More than 500 people gathered Saturday for an event aimed at raising awareness about how much carbon dioxide is in the air. The 20-minute event embodied this year’s fair’s theme: fighting climate change.

“Three across!” a volunteer told people who walked through a ribbon gate and into a green field on Saturday afternoon.

The hundreds of people came out in a three-people-wide line and formed the number 350 with their bodies. Some raised up pumpkins. Some wore costumes. Nearby, a man with a camera stood in a bucket raised by a truck and snapped an aerial photo.

The event was part of “Moving Planet” a special day hosted by 350.org, a website that pushes for awareness that 350 carbon parts per million is the amount the Earth’s atmosphere can safely contain. It currently contains 390 parts per million, according to the website. The Maine picture will be added on the website to about 2,000 others from across the world.

Unity College staff member Sara Trunzo helped organize the event. The woman, who has long blond dreadlocks that hang past her belt, said 350 and Common Ground Fair were a perfect match.

“We wanted to draw the connection between sustainable food systems and the end of climate change,” she said. “I’m not a scientist. This is about making different choices in our own lives and asking our legislators to make those choices for us.”

One of those life choices local people make to reduce their carbon footprint is to buy local food, Trunzo said.

The fair, put on by the Maine Organic Farmers and Gardeners Association, knows a lot about local food. All weekend, tens of thousands of people ate locally produced hamburgers, potato chips, fried dough, pad thai, blueberry pie and more.
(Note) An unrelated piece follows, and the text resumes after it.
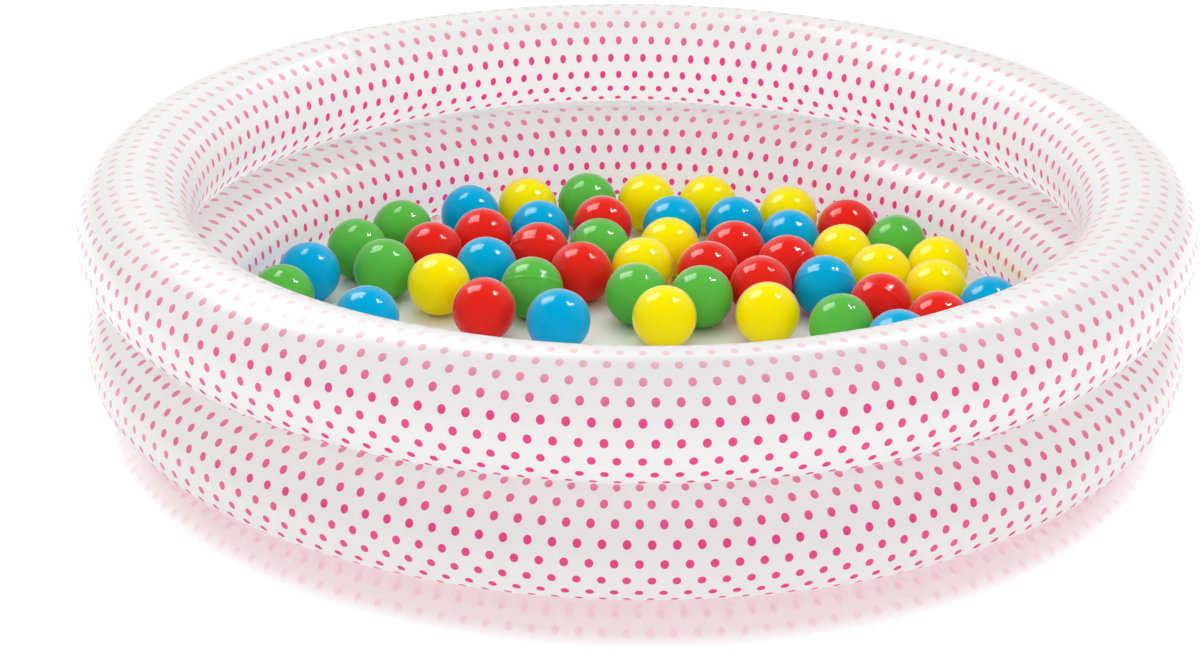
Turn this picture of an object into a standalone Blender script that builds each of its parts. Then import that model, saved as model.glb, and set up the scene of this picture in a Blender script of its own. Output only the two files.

“Almost all of the food here is from Maine and it is all organic,” said Heather Spalding, the associate director of MOFGA.

The result of all that locally made food at the fair, aside from maybe a stomachache, is a $350,000 jolt of money into that sector of Maine’s economy, according to Spalding. That’s how much the roughly 60,000 people at the 35th Common Ground Fair ate over the weekend.

The farmers who grow all that food in Maine have felt the effects of climate change in the past few decades, according to research by the University of Maine presented by professor John Jemison at a climate change lecture on Saturday. Apple farmers have had to move up their picking season by about a week since the 1990s because of weather changes, for instance.

“MOFGA doesn’t have a climate change program, but we’re very concerned about it. We feel organic agriculture is a way to reverse the problem of climate change,” Spalding said.

Dylan Voorhees, the clean energy director for the Natural Resources Council of Maine, sat under a tent for a climate change lecture where he told an audience of about 100 that it’s things individuals in Maine do that matters. He cited things like eating local food, driving less and properly weatherizing homes.

“There are real solutions we can have in our homes and in the state of Maine,” Voorhees said.